Adilkah? Bagi saya tidak adil. Namun saya harus siap dengan ketidak-adilan berikutnya. Yaitu kebijakan tax amnesty. Saya yang tiap hari membayar pajak PPn 10%, penghasilan dipotong pajak, tabungan dipotong pajak, rumah harus dibayar pajaknya, dan lain-lainnya, harus kalah dimanjakan oleh mereka yang menunggak pajak bermilyar-milyar dan akan diampuni oleh pemerintah.

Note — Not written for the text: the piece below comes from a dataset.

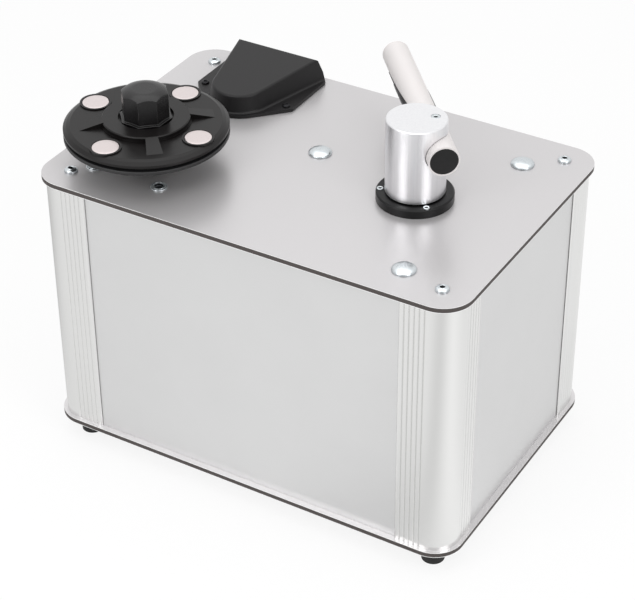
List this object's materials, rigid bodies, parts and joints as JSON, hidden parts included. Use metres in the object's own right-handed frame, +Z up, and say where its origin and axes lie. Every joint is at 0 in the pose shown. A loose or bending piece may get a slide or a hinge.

Tapi tak hanya saya yang merasa tax amnesty itu tidak adil. Di Senayan sana syukurnya masih ada yang berpendapat begitu. Salah satunya Wakil Ketua Fraksi PKS DPR RI Ecky Awal Mucharam yang pernah menegaskan begini: “Sementara di sisi lain, ada ibu-ibu yang membeli minyak goreng dikenakan pajak PPN, ada karyawan yang dipotong gajinya karena PPH, dan ada petani yang kena pajak PBB. Kontribusi ini sangat besar untuk pembangunan, dibandingkan dengan para pengemplang pajak tersebut yang jumlahnya kurang dari 1 persen tapi menguasai 50 persen lebih kekayaan Indonesia. Ini mencederai Keadilan Sosial.”
Banyak juga anggota masyarakat yang berteriak memprotes tax amnesty ini. Enny Sri Hartati sampai berbicara ketus di media, “Enak banget jadi konglomerat, sudah enggak bayar pajak, dikasih pengampunan,”
Akhirnya saya bisa berdoa, semoga perjuangan mereka yang menolak tax amnesty dipermudah oleh Allah swt.